The causes of Shake In Oak
Figure 1. Radial sections of the wood of oak showing the wood of a shaken tree (left), and an unshaken one ( right). The vessels of the shaken tree have larger cross sectional areas, the biggest being about 0.3 mm.
The term 'shake' describes the longitudinal separations in the wood of standing oak (and sweet chestnut) trees that can severely reduce the conversion potential of stems. They occur either radially (star shake), or around the circumference of an annual ring (ring shake). The separations, if not already large, tend to extend during timber processing. Shake has been recognized as a serious problem to users of oak since at least the time of John Evelyn in 1664. It occurs in nearly all British and Irish oak plantations and quite often affects more than 50% of the trees in a stand. The roadside value of shaken timber may be as little as 20% of that of sound timber. It has been estimated that an average of a little over 20% of all oaks in Great Britain may be shaken though there are regional variations. A consequence of this is that the Timber Trade has low expectations of oak, which are reflected in low prices.
Work on shake by the Forestry Commission has stressed that to avoid it oak should not be grown on dry, stony and gravelly soils, and damage to trees should be avoided in harvesting. These can act as 'triggers' for shake. The two native oaks and sweet chestnut are strongly ring-porous species. The earlywood produced each year has extremely large vessels (Figure 1), often up to 0.3 mm in diameter. They can be seen with the naked eye and are many times larger than the vessels of other species. Materials scientists who work on wood and other cellular materials have found that under tension (as in the heartwood of trees), flaws, cracks, or a few exceptionally large cells can cause cell walls to fracture locally. These fractures can spread and give rise to 'shakes'.

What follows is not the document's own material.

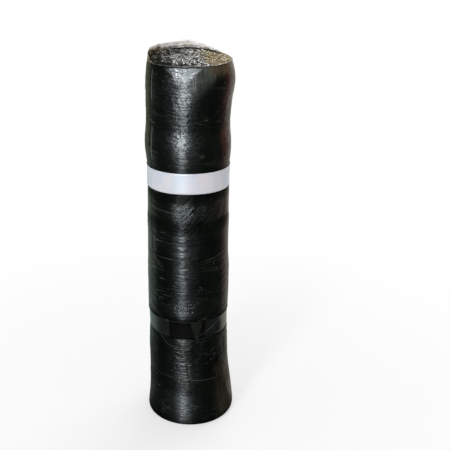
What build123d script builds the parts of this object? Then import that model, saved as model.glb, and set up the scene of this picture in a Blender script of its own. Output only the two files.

Investigations at Oxford University have indicated that a 'predisposition' to shake is present in all oaks, but especially those with larger-than-average vessels. Sound trees tend to have slightly smaller vessels. Like many of the properties of wood, vessel size, and hence a predisposition to shake, has been found to be a very highly heritable characteristic, and therefore amenable to genetic manipulation. It is for this reason that all the oak trees in the FTT breeding seedling orchards are progeny of mother trees with smaller-than-average vessels. We hope to produce seed that will grow into both well formed trees as well as trees with much less predisposition to shake that the current populations in British and Irish woodlands.
It is possible to recognize trees with larger or smaller vessels easily in field from the time that they come into leaf in the spring. Within any stand of oaks, those that flush latest have the biggest vessels. Oak growers could therefore quite easily remove shake-prone trees i.e. those with large vessels, in thinnings over the course of a rotation if they are marked at flushing time in the spring.